Curieusement, j'ai malheureusement beaucoup souffert du rein gauche dans la semaine qui a suivi l'opération, et j'ai dû aller plusieurs fois aux urgences... et c'est là qu'on a découvert que le rein était sclérosé, ravagé par l'endométriose, tout comme l'uretère gauche. Mais à part ce problème, j'ai très bien récupéré après l'hystérectomie.

Certes, l'endométriose est toujours là, prête à ressurgir. Car contrairement aux idées reçues, on ne s'en débarrasse jamais, même après une hystérectomie totale. Le foyer de l'endométriose n'est plus là, les hormones produites par les ovaires qui la nourrissaient et l'encourageaient à se répandre ne sont plus là, mais les cellules endométriales sont toujours présentes dans mon corps. Et elles fabriquent leurs propres hormones...

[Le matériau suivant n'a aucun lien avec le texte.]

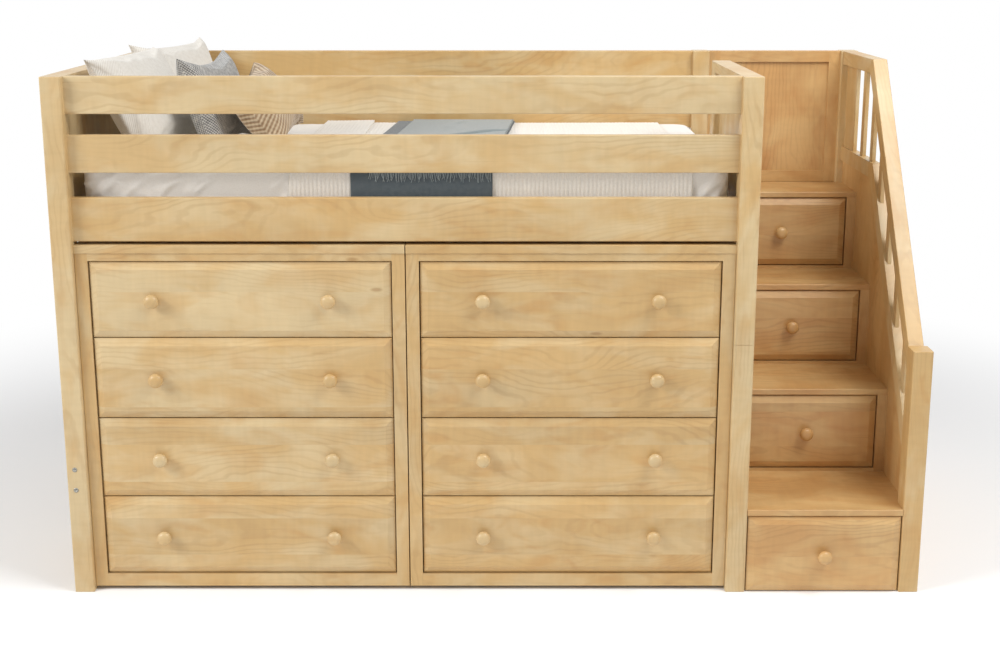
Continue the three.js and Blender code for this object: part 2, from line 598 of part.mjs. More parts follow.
/** Each step: a tread, and from the second on a stile and a sill that frame its drawer. */
function addSteps() {
  for (let i = 0; i < stepCount; i++) {
    const last = i === stepCount - 1;
    const back = last ? stairBackY : stepFronts[i + 1] + STEP_FRAME_THICKNESS;
    const treadZ = [stepTops[i] - TREAD_THICKNESS, stepTops[i]];
    const tread = easedBar([stairX[0], panelX[0]], [stepFronts[i], back], treadZ, "x", TREAD_EASE);
    const parts = [tread];
    if (i > 0) {
      const frameY = [stepFronts[i], stepFronts[i] + STEP_FRAME_THICKNESS];
      const stileX = [stepOpenX[1], panelX[0]];
      parts.push(block(stileX, frameY, [stepFloor(i), treadZ[1] - TREAD_THICKNESS / 2]));
      parts.push(block([stairX[0], panelX[0]], frameY, [stepFloor(i), stepFloor(i) + STEP_SILL_HEIGHT]));
    }
    const notchZ = grown(treadZ, OVERLAP);
    const notches = [
      block(newelX, [frontPostY[0] - OVERLAP, frontPostY[1]], notchZ),
      block(newelX, [backPostY[0], backPostY[1]], notchZ),
    ];
    addPiece(`stair_step_${i + 1}`, cut(joined(parts), notches), maple);
    const frontX = [stairX[0] + FRONT_GAP, (i === 0 ? stairX[1] : stepOpenX[1]) - FRONT_GAP];
    const knobXs = [(stairX[0] + stairX[1]) / 2];
    const name = `stair_drawer_${i + 1}`;
    addDrawer(name, frontX, stepFronts[i], stepFrontZ(i), stairBoxX, stairBoxDepths[i], knobXs);
  }
}

/** The framed guard panel behind the top step, and the plain back below it. */
function addStairBack() {
  const y = [stairBackY, stairBackY + GUARD_THICKNESS];
  const z = [stepTops[stepCount - 1], BED_HEIGHT];
  const fieldX = [stairX[0] + GUARD_STILE, stairX[1] - GUARD_STILE];
  const fieldZ = [z[0] + GUARD_STILE, z[1] - GUARD_STILE];
  const fieldY = [y[0] + GUARD_FIELD_RECESS, y[0] + GUARD_FIELD_RECESS + GUARD_FIELD_THICKNESS];
  const pocket = block(fieldX, [y[0] - OVERLAP, fieldY[0]], fieldZ);
  const backPocket = block(fieldX, [fieldY[1], y[1] + OVERLAP], fieldZ);
  const frame = easedBar(stairX, y, z, "x", EDGE_EASE);
  addPiece("stair_guard_panel", cut(frame, [pocket, backPocket]), maple);
  const back = block(stairX, [stairBackY, stairBackY + STAIR_BACK_THICKNESS], [0, z[0]]);
  addPiece("stair_back_panel", back, mapleDark);
}

// Bedding
const mattressX = grown(insideX, -MATTRESS_END_GAP);
const mattressY = grown([frontRailY[1], backRailY[0]], -MATTRESS_SIDE_GAP);
const mattressTop = slatTop + MATTRESS_THICKNESS;
const quiltX = [mattressX[0] + QUILT_HEAD_GAP, mattressX[1] - QUILT_FOOT_GAP];
const throwX = [quiltX[0] + THROW_FROM_QUILT, quiltX[0] + THROW_FROM_QUILT + THROW_WIDTH];

/** The mattress, with round corners and eased edges. */
function addMattress() {
  const plan = roundedRectangle(mattressX, mattressY, MATTRESS_CORNER);
  const z = [slatTop, mattressTop];
  addPiece("mattress", prism(plan, "z", z[0], z[1], MATTRESS_EASE, 5), sheetCotton);
}

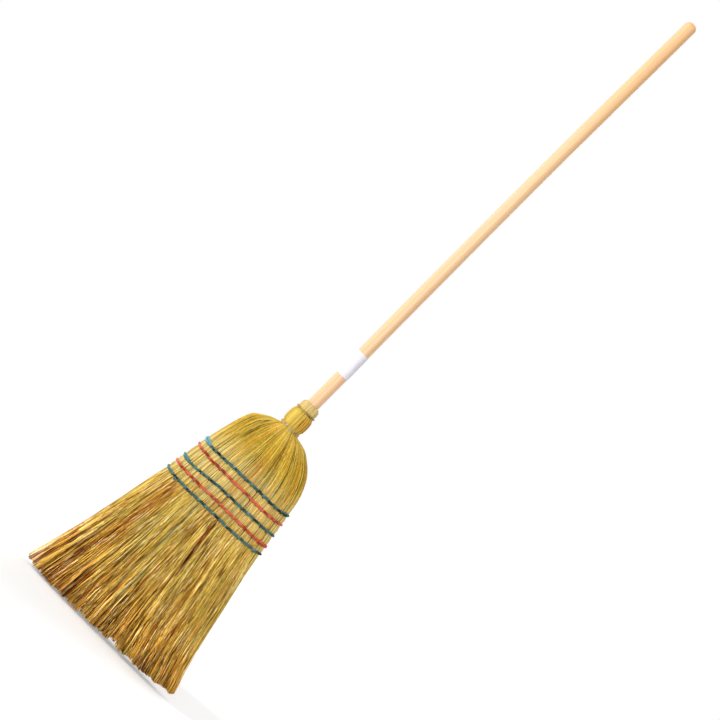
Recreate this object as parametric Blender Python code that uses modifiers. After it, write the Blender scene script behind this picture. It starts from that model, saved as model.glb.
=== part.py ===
# Flat straw broom on a round wooden handle, standing upright on its trimmed straw.
# Lengths are in metres. +Z runs up the handle, the broad face looks along -Y,
# and the floor is at z = 0 below the middle of the spread straw.

import math
import random
from collections import namedtuple

import bpy
from mathutils import Vector

# Heights, from the floor up
FREE_STRAW_LENGTH = 0.285
ROOT_TO_ROW = 0.011
SEWN_BAND_HEIGHT = 0.0825
SHOULDER_HEIGHT = 0.1155
NECK_LENGTH = 0.039
COLLAR_LENGTH = 0.017
EXPOSED_HANDLE_LENGTH = 0.950

# Handle and its paper wrap
HANDLE_DIAMETER = 0.024
HANDLE_DOME_HEIGHT = 0.010
HANDLE_POINT_LENGTH = 0.105
HANDLE_POINT_DIAMETER = 0.010
HANDLE_SEAT = 0.012
HANDLE_SIDE_OFFSET = 0.012
LABEL_LENGTH = 0.054
LABEL_RISE = 0.073
PAPER_THICKNESS = 0.0004

# Straw round the handle, as thicknesses of its layers
CORE_WALL = 0.0016
COLLAR_TOP_WALL = 0.0034
COLLAR_LIP_WALL = 0.0050
UPPER_WIRE_WALL = 0.0048
BULB_WALL = 0.0096
LOWER_WIRE_WALL = 0.0063
NECK_SIDE_OFFSET = 0.002

# Straw below the neck
SHOULDER_DEPTH = 0.058
SEWN_TOP_WIDTH = 0.197
SEWN_BOTTOM_WIDTH = 0.224
SEWN_DEPTH = 0.038
PILLOW_RISE = 0.0016
SKIRT_WIDTH = 0.366
SKIRT_DEPTH = 0.074
SKIRT_LEAN = 0.002

# Free straw, gathered into strands
STRAND_EMBED = 0.002
TIP_RAGGEDNESS = 0.004
TRIM_DEPTH = 0.0005
CORNER_RISE = 0.018

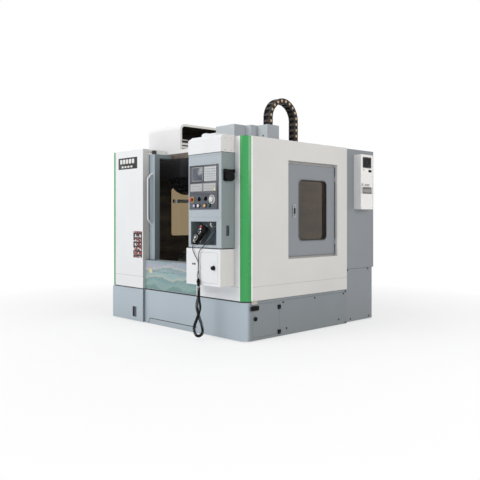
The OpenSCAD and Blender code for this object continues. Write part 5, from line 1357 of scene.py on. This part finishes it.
# %% Sweep and its white
def sweep_material():
    p = Paint("sweep")
    p.set(Base_Color=p.mix(p.noise(3.0, 4.0, 0.6), srgb(246, 246, 247), srgb(240, 240, 241)), Roughness=0.7,
          Specular_IOR_Level=0.1)
    seen, mirrored, through = (p.node("LightPath", out="Is " + ray + " Ray")
                               for ray in ("Camera", "Glossy", "Transmission"))
    white_light = p.node("Emission", None, (1.0, 1.0, 1.0), 1.0)
    near = p.ramp(p.node("VectorMath", {"operation": "LENGTH"}, p.place, out="Value"), 2.2, 4.6, 0.62, 1.0)
    share = p.node("Math", {"operation": "MINIMUM"}, near * (seen + mirrored + through), 1.0)
    both = p.node("MixShader", None, share, Wire(p, p.shader.outputs[0]), white_light)
    p.feed(next(n for n in p.tree.nodes if n.type == "OUTPUT_MATERIAL").inputs[0], both)
    return p


FLOOR_NEAR, FLOOR_FAR, WALL_HIGH, BEND, HALF_WIDE = -14.0, 9.0, 9.0, 2.5, 22.0


def build_sweep():
    """The floor, a quarter circle and the wall as one strip. It lies half a millimetre below the feet."""
    bm = bmesh.new()
    curve = [(FLOOR_FAR + BEND * math.sin(a), BEND * (1 - math.cos(a)))
             for a in (math.pi / 2 * i / 16 for i in range(17))]
    line = [(FLOOR_NEAR, 0.0)] + curve + [(FLOOR_FAR + BEND, WALL_HIGH)]
    rows = [[bm.verts.new((x, y, z - 0.0005)) for y, z in line] for x in (-HALF_WIDE, HALF_WIDE)]
    for i in range(len(line) - 1):
        bm.faces.new((rows[0][i], rows[1][i], rows[1][i + 1], rows[0][i + 1]))
    mesh = bpy.data.meshes.new("studio_sweep")
    bm.to_mesh(mesh)
    bm.free()
    mesh.shade_smooth()
    thing = bpy.data.objects.new("studio_sweep", mesh)
    thing.matrix_world = Matrix.Rotation(math.radians(CAMERA_TURN), 4, "Z")
    bpy.context.collection.objects.link(thing)
    mesh.materials.append(sweep_material().material)
    return thing


sweep = build_sweep()
print("sweep", len(sweep.data.polygons), "faces")

# %% [markdown]
# ## Lamps
# The photograph's front is a little lighter than its right side, and nothing has a hard shadow: one large
# soft lamp stands high on the front left, a weaker one fills the right side, a third hangs above, and the
# world fills the rest.

# %% World
world = bpy.data.worlds.new("studio")
bpy.context.scene.world = world
world.use_nodes = True
tree = world.node_tree
background = tree.nodes["Background"]
background.inputs[0].default_value = (1.0, 1.0, 1.0, 1)
path = tree.nodes.new("ShaderNodeLightPath")
seen = path.outputs["Is Camera Ray"]
for ray in ("Is Glossy Ray", "Is Transmission Ray"):
    either = tree.nodes.new("ShaderNodeMath")
    either.operation = "MAXIMUM"
    tree.links.new(seen, either.inputs[0])
    tree.links.new(path.outputs[ray], either.inputs[1])
    seen = either.outputs[0]
strength = tree.nodes.new("ShaderNodeMapRange")
tree.links.new(seen, strength.inputs[0])
strength.inputs["To Min"].default_value = 0.48
strength.inputs["To Max"].default_value = 1.0
tree.links.new(strength.outputs[0], background.inputs[1])
print("world ready")


# %% Lamps
def lamp(name, at, towards, size, watts, colour=(1, 1, 1)):
    data = bpy.data.lights.new(name, "AREA")
    data.shape = "RECTANGLE"
    data.size, data.size_y = size
    data.energy = watts
    data.color = colour
    thing = bpy.data.objects.new(name, data)
    thing.location = at
    thing.rotation_euler = (Vector(towards) - Vector(at)).to_track_quat("-Z", "Y").to_euler()
    bpy.context.collection.objects.link(thing)


lamp("front_lamp", (-1.5, -6.5, 4.2), (0, -0.6, 1.1), (4.0, 3.0), 190, (1.0, 0.99, 0.97))
lamp("right_lamp", (6.8, -0.4, 3.2), (0.8, 0.2, 1.1), (3.5, 3.0), 150, (0.98, 0.99, 1.0))
lamp("top_lamp", (0.3, 0.2, 6.0), (0, 0, 0), (4.0, 4.0), 70)
print("lamps:", len(bpy.data.lights))

# %% [markdown] ## Size Dressing must not change the machine's size.

# %% Finish
OUTSIDE = 0.003
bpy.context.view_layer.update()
bpy.context.scene.view_settings.view_transform = "Standard"
for piece in bpy.data.objects:
    if piece.type == "MESH" and piece.get("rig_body"):
        corners = [piece.matrix_world @ Vector(c) for c in piece.bound_box]
        pokes = [max(c[i] for c in corners) - cad_box[1][i] for i in range(3)]
        pokes += [cad_box[0][i] - min(c[i] for c in corners) for i in range(3)]
        if max(pokes) > OUTSIDE:
            print("outside the model's box:", piece.name, [round(v, 3) for v in pokes])
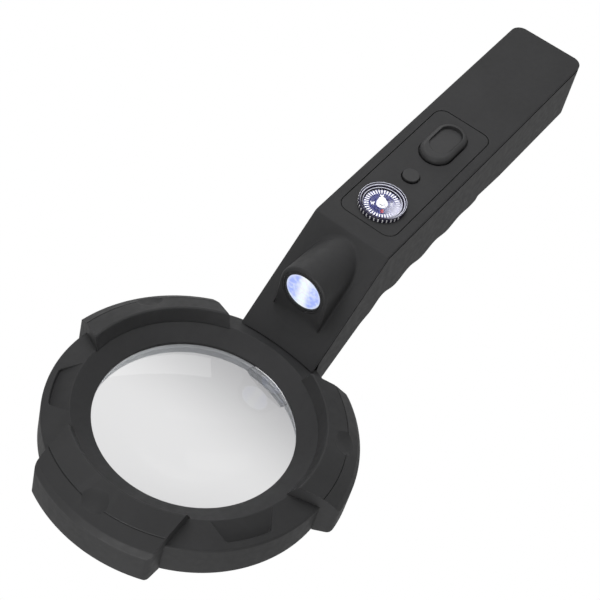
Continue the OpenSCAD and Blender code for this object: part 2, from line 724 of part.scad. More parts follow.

La vie sans utérus et sans ovaires est une véritable délivrance

J'ai toujours considéré cet organe et ses annexes comme des bouts de viande avariée qui pourrissaient dans mon corps depuis toujours... Je n'ai jamais sacralisé ces morceaux de chair sanguinolente que j'aurais voulu moi-même retirer si cela avait été possible.

Je n'ai jamais considéré mon utérus comme un «sanctuaire». Quelque part, c'est une chance, car je ne souffre pas du tout, comme d'autres patientes, de la sensation de «ne plus être femme».

D'autant plus que pour moi, la féminité est un concept qui personnellement ne m'intéresse pas, parce que je me considère plus comme personne humaine plutôt que «femme».

En revanche je souffre des effets secondaires de cette ménopause précoce et brutale, qui m'est tombée dessus du jour au lendemain... D'autant plus que je refuse de prendre le traitement hormonal substitutif, ce qui a forcément un impact sur tout mon corps.

Le fait de ne plus avoir ces organes reproducteurs qui ont détruit ma vie pendant 30 ans est une véritable renaissance, et les terribles effets secondaires de la ménopause ne sont rien en comparaison de la vie que j'avais avant.

Si j'ai écrit ce témoignage, c'est pour redonner espoir à toutes les femmes qui se posent des questions et/ou qui vont subir une hystérectomie ou une ovariectomie et redoutent cette étape. Oui, l'opération peut très bien se passer, et il est tout à fait possible de récupérer très rapidement et sans aucune douleur ni saignement, sans complications!

Je sais que, étant donné mon point de vue, je suis peut-être mal placée pour donner des conseils, mais je voudrais juste vous dire que votre féminité, votre âme, votre être, ne siègent pas dans des organes.

L'image que vous avez de vous-même en tant que femme et que vous renvoyez aux autres ne doit pas être définie par une muqueuse ou des glandes.

Le symbole de votre féminité, il est dans votre tête, votre coeur: votre féminité c'est ce que VOUS en faites.

Alors si vous souffrez énormément et qu'on vous propose «la grosse opération», «la solution radicale», ne la redoutez pas! Prenez simplement cette opportunité comme le début d'une toute nouvelle vie dans laquelle la douleur n'a plus sa place.